Quote every line below exactly as it reads.

- - - -

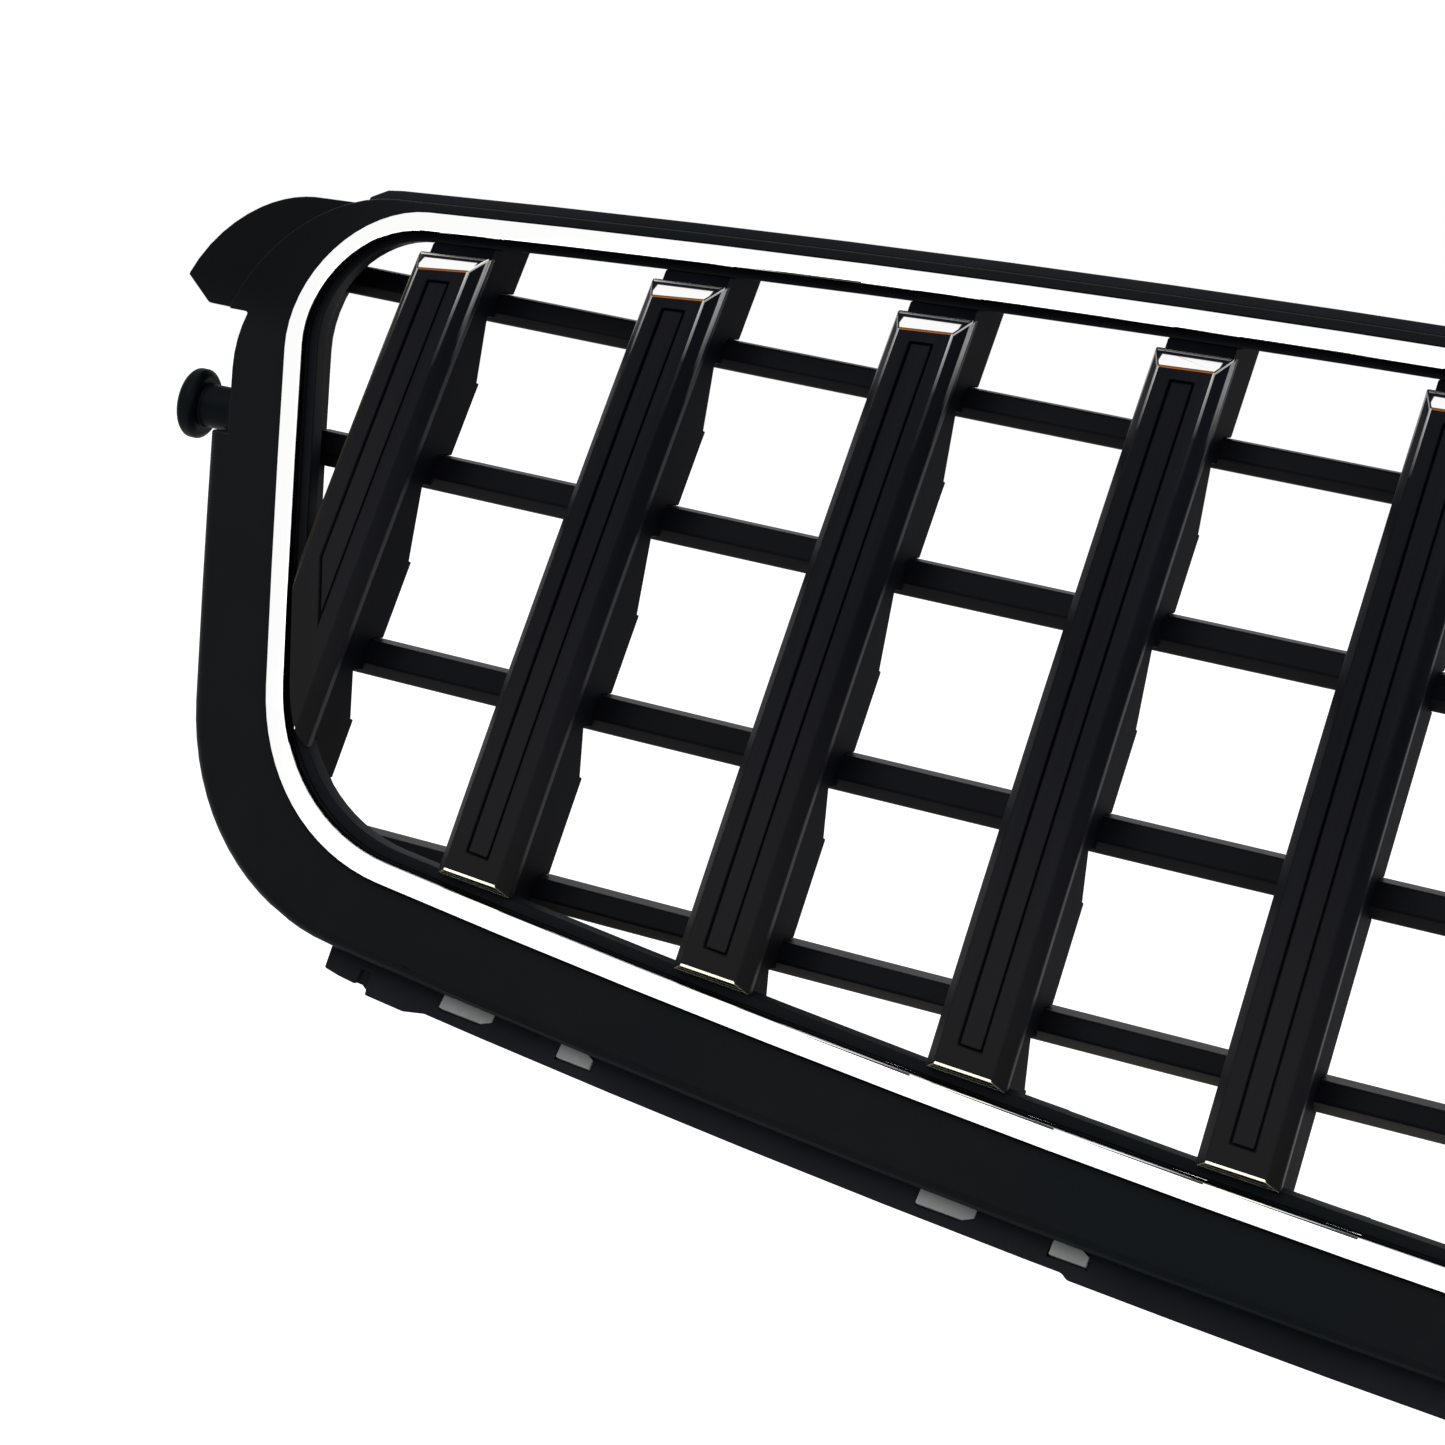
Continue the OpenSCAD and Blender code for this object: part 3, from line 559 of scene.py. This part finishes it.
def plate_cap(piece, node, outward):
    """Stores where a cap's plating shows, and how far outward each point of the cap lies."""
    from_top, from_foot, across = measure_bar(piece, node)
    lines, facet, foot_facet, side_bevel, warm = [], [], [], [], []
    fade = 18 * MM
    for face in piece.data.polygons:
        up = bar_axes(face.center.z)[0]
        rise = face.normal.dot(up)
        rounded = face.material_index == 1
        crosswise = abs(rise) > 0.8 * abs(face.normal.x)
        slanting = min(abs(rise), abs(face.normal.x)) > 0.22
        top = min(from_top[v] for v in face.vertices)
        reach = max(from_top[v] for v in face.vertices)
        foot = min(from_foot[v] for v in face.vertices)
        centre = sum(across[v] for v in face.vertices) / len(face.vertices)
        front_line = rounded and crosswise and not slanting and 2 * MM < top < 4.6 * MM
        end_mark = rounded and crosswise and (top < 2 * MM or foot < 3 * MM)
        for v in face.vertices:
            value = 0.0
            if front_line:
                value = 0.9
            elif end_mark and not (slanting and foot > 3 * MM and reach > 1 * MM):
                value = 0.75 if foot < 0.7 * MM else 1.0
            elif rounded and not crosswise and abs(centre) > 3.4 * MM and not slanting:
                value = 0.6 * max(0.0, 1 - from_top[v] / fade) ** 1.3
            lines.append(value)
            warm.append(1.0 if front_line else 0.0)
            facet.append(1.0 if not rounded and crosswise and rise > 0.3 and top < 4 * MM else 0.0)
            foot_facet.append(1.0 if not rounded and crosswise and rise < -0.25 and foot < 3 * MM else 0.0)
            side_bevel.append(1.0 if not rounded and 0.3 < abs(face.normal.x) < 0.95 else 0.0)
    for name, values in (("lines", lines), ("facet", facet), ("foot_facet", foot_facet),
                         ("side_bevel", side_bevel), ("warm", warm)):
        add_attribute(piece, name, "CORNER", values)
    add_attribute(piece, "outward", "POINT", [outward * part for part in across])


# ---------- operators ----------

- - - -

TASK RESPONSE:
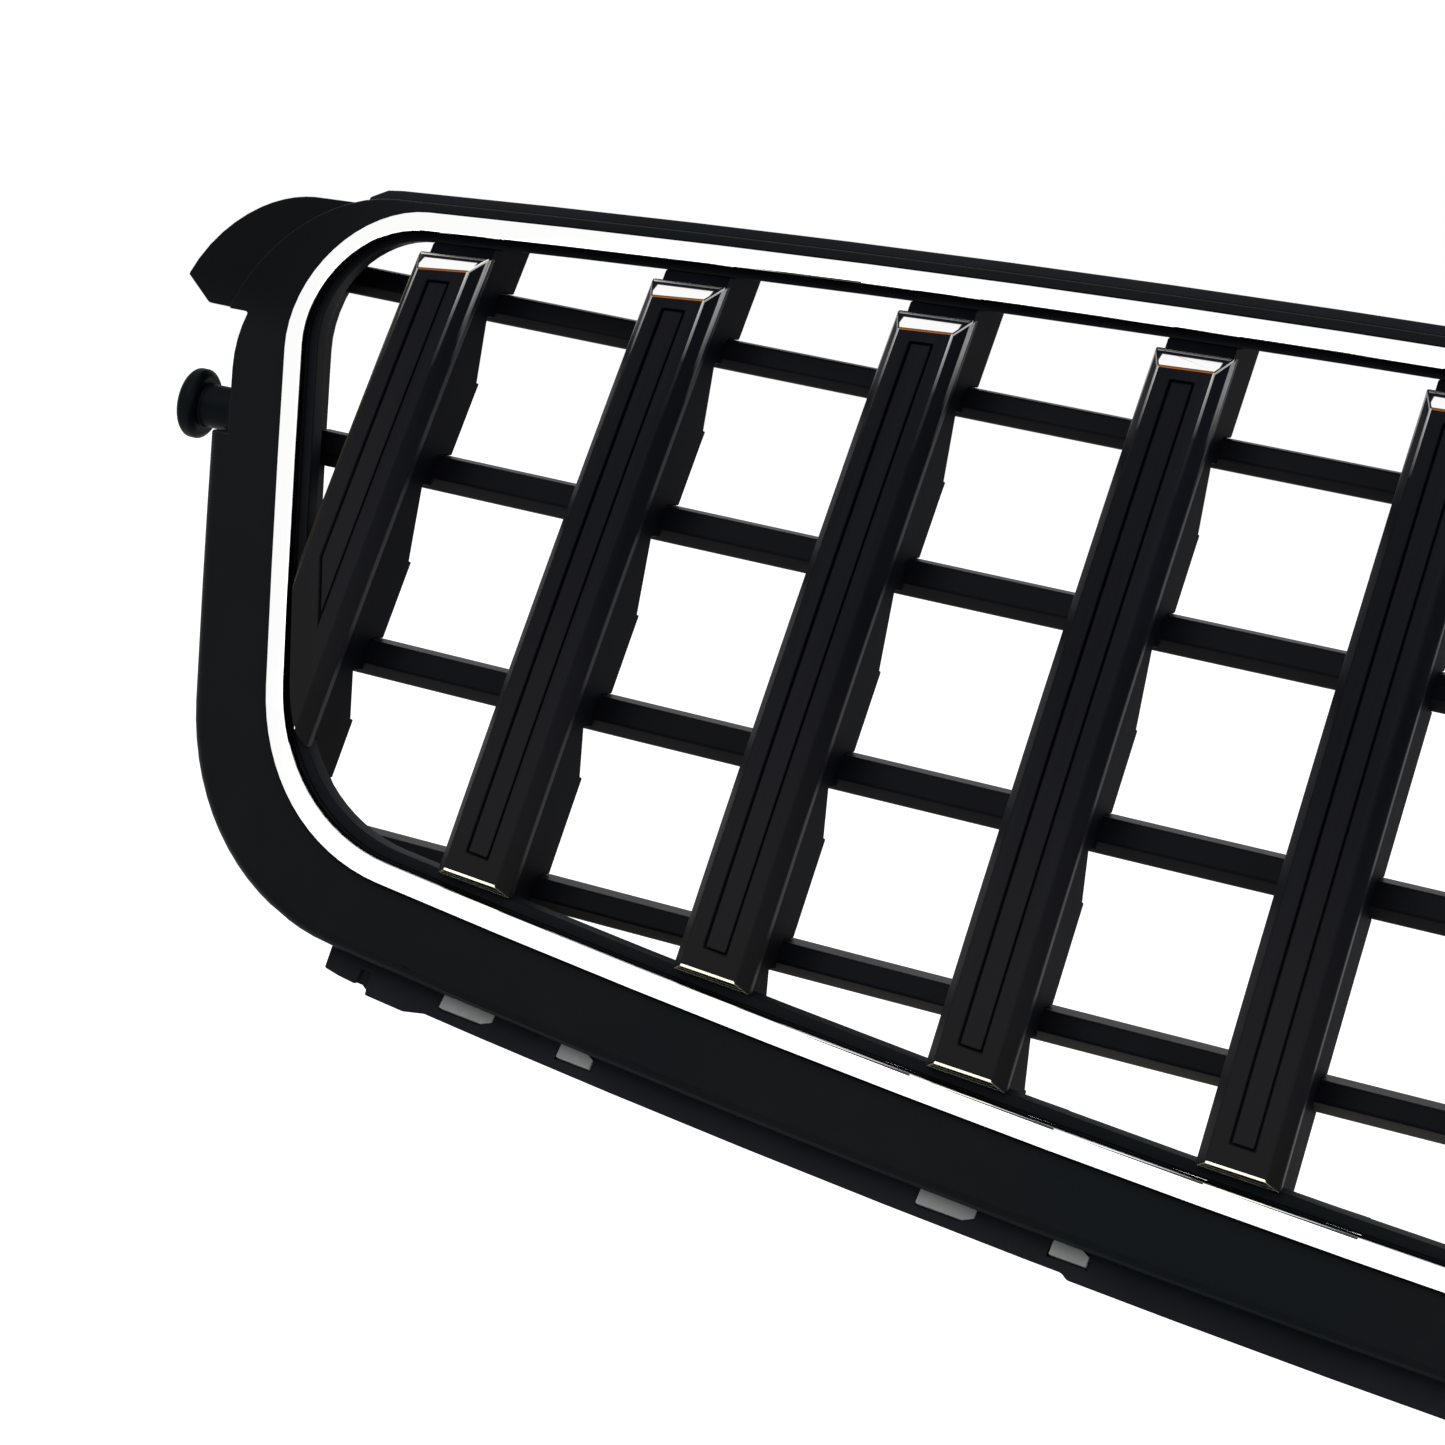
Continue the OpenSCAD and Blender code for this object: part 3, from line 559 of scene.py. This part finishes it.
def plate_cap(piece, node, outward):
    """Stores where a cap's plating shows, and how far outward each point of the cap lies."""
    from_top, from_foot, across = measure_bar(piece, node)
    lines, facet, foot_facet, side_bevel, warm = [], [], [], [], []
    fade = 18 * MM
    for face in piece.data.polygons:
        up = bar_axes(face.center.z)[0]
        rise = face.normal.dot(up)
        rounded = face.material_index == 1
        crosswise = abs(rise) > 0.8 * abs(face.normal.x)
        slanting = min(abs(rise), abs(face.normal.x)) > 0.22
        top = min(from_top[v] for v in face.vertices)
        reach = max(from_top[v] for v in face.vertices)
        foot = min(from_foot[v] for v in face.vertices)
        centre = sum(across[v] for v in face.vertices) / len(face.vertices)
        front_line = rounded and crosswise and not slanting and 2 * MM < top < 4.6 * MM
        end_mark = rounded and crosswise and (top < 2 * MM or foot < 3 * MM)
        for v in face.vertices:
            value = 0.0
            if front_line:
                value = 0.9
            elif end_mark and not (slanting and foot > 3 * MM and reach > 1 * MM):
                value = 0.75 if foot < 0.7 * MM else 1.0
            elif rounded and not crosswise and abs(centre) > 3.4 * MM and not slanting:
                value = 0.6 * max(0.0, 1 - from_top[v] / fade) ** 1.3
            lines.append(value)
            warm.append(1.0 if front_line else 0.0)
            facet.append(1.0 if not rounded and crosswise and rise > 0.3 and top < 4 * MM else 0.0)
            foot_facet.append(1.0 if not rounded and crosswise and rise < -0.25 and foot < 3 * MM else 0.0)
            side_bevel.append(1.0 if not rounded and 0.3 < abs(face.normal.x) < 0.95 else 0.0)
    for name, values in (("lines", lines), ("facet", facet), ("foot_facet", foot_facet),
                         ("side_bevel", side_bevel), ("warm", warm)):
        add_attribute(piece, name, "CORNER", values)
    add_attribute(piece, "outward", "POINT", [outward * part for part in across])


# ---------- operators ----------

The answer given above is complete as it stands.